[Solved] RegExp how to get multiline text before two words?

Need help, or want to share a macro? Post here!
Forum rules
Be nice to others! Respect the FreeCAD code of conduct!
Post Reply
User avatar
Evgeniy
Posts: 477
Joined: Thu Jul 15, 2021 6:10 pm

[Solved] RegExp how to get multiline text before two words?

Post by Evgeniy »

Code:

Code: Select all

test="""
<test> text
text
text
</test>


<test> text
text
text
</test>"""
print(re.search(r'<test>(.|\n)*<\/test>',test).group())
return

Code: Select all

<test> text
text
text
</test>


<test> text
text
text
</test>
instead:

Code: Select all

<test> text
text
text
</test>
Last edited by Evgeniy on Mon Sep 27, 2021 12:16 pm, edited 3 times in total.
openBrain
Veteran
Posts: 9034
Joined: Fri Nov 09, 2018 5:38 pm
Contact:

Re: RegExp how to get multiline text before two words?

Post by openBrain »

Evgeniy wrote: Fri Sep 24, 2021 12:55 pm Code:

Code: Select all

test="""
<test> text
text
text
</test>


<test> text
text
text
</test>"""
print(re.search(r'<test>(.|\n)*<\/test>',test).group())
What you're looking for is called "non greedy". It should be (not tested)

Code: Select all

print(re.search(r'<test>(.|\n)*?<\/test>',test).group())
User avatar
Evgeniy
Posts: 477
Joined: Thu Jul 15, 2021 6:10 pm

[Solved] RegExp how to get multiline text before two words?

Post by Evgeniy »

"non greedy" worked variant:

Code: Select all

print(re.search(r'<test>((.|\n)*?)<\/test>',test).group())

Code: Select all

<test> text
text
text
</test> 
openBrain
Veteran
Posts: 9034
Joined: Fri Nov 09, 2018 5:38 pm
Contact:

Re: [Solved] RegExp how to get multiline text before two words?

Post by openBrain »

Evgeniy wrote: Fri Sep 24, 2021 4:46 pm "non greedy" worked variant:
Optimally you should tell the inner parentheses are non capturing with :

Code: Select all

print(re.search(r'<test>((?:.|\n)*?)<\/test>',test).group())
But this is still simpler to use character class:

Code: Select all

print(re.search(r'<test>([\s\S]*?)<\/test>',test).group())
Or a flag :

Code: Select all

print(re.search(r'<test>(.*?)<\/test>',test,re.DOTALL).group())
Last edited by openBrain on Mon Sep 27, 2021 7:23 am, edited 1 time in total.
User avatar
Evgeniy
Posts: 477
Joined: Thu Jul 15, 2021 6:10 pm

Re: [Solved] RegExp how to get multiline text before two words?

Post by Evgeniy »

openBrain wrote: Fri Sep 24, 2021 5:29 pm Optimally you should tell the inner parentheses are non capturing with :

Code: Select all

print(re.search(r'<test>((? :.|\n)*?)<\/test>',test).group())
This is not worked example:
raise source.error("unknown extension ?" + char,
re.error: unknown extension ? at position 8


Ok. but how to make expression for get result without "<test>""</test>"?
i can use:

Code: Select all

print(re.search(r'<test>((.|\n)*?)<\/test>',test).group().replace("<test>","").replace("</test>","")
But maybe there is a better way?
openBrain
Veteran
Posts: 9034
Joined: Fri Nov 09, 2018 5:38 pm
Contact:

Re: [Solved] RegExp how to get multiline text before two words?

Post by openBrain »

Evgeniy wrote: Mon Sep 27, 2021 7:21 am This is not worked example:
Sorry there was an extra space in the regex because I was typing with a mobile.
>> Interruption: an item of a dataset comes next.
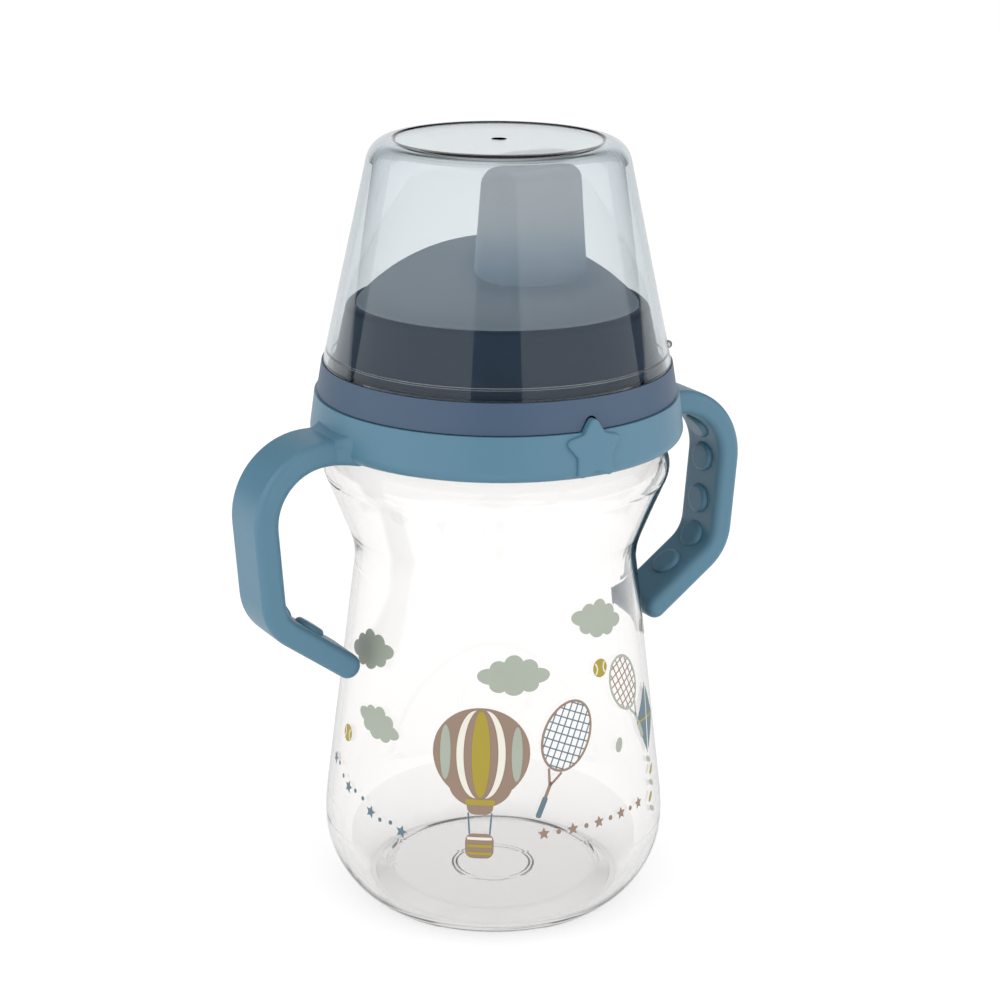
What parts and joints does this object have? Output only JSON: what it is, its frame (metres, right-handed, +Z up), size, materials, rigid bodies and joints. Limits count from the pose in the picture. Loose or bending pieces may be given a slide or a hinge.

I fixed it in the original post.
But maybe there is a better way?
Just use correctly the groups. ;)

Code: Select all

print(re.search(r'<test>([\s\S]*?)<\/test>',test).group(1))
User avatar
Evgeniy
Posts: 477
Joined: Thu Jul 15, 2021 6:10 pm

Re: RegExp how to get multiline text before two words?

Post by Evgeniy »

Thanks. Now the question is definitely solved.
Post Reply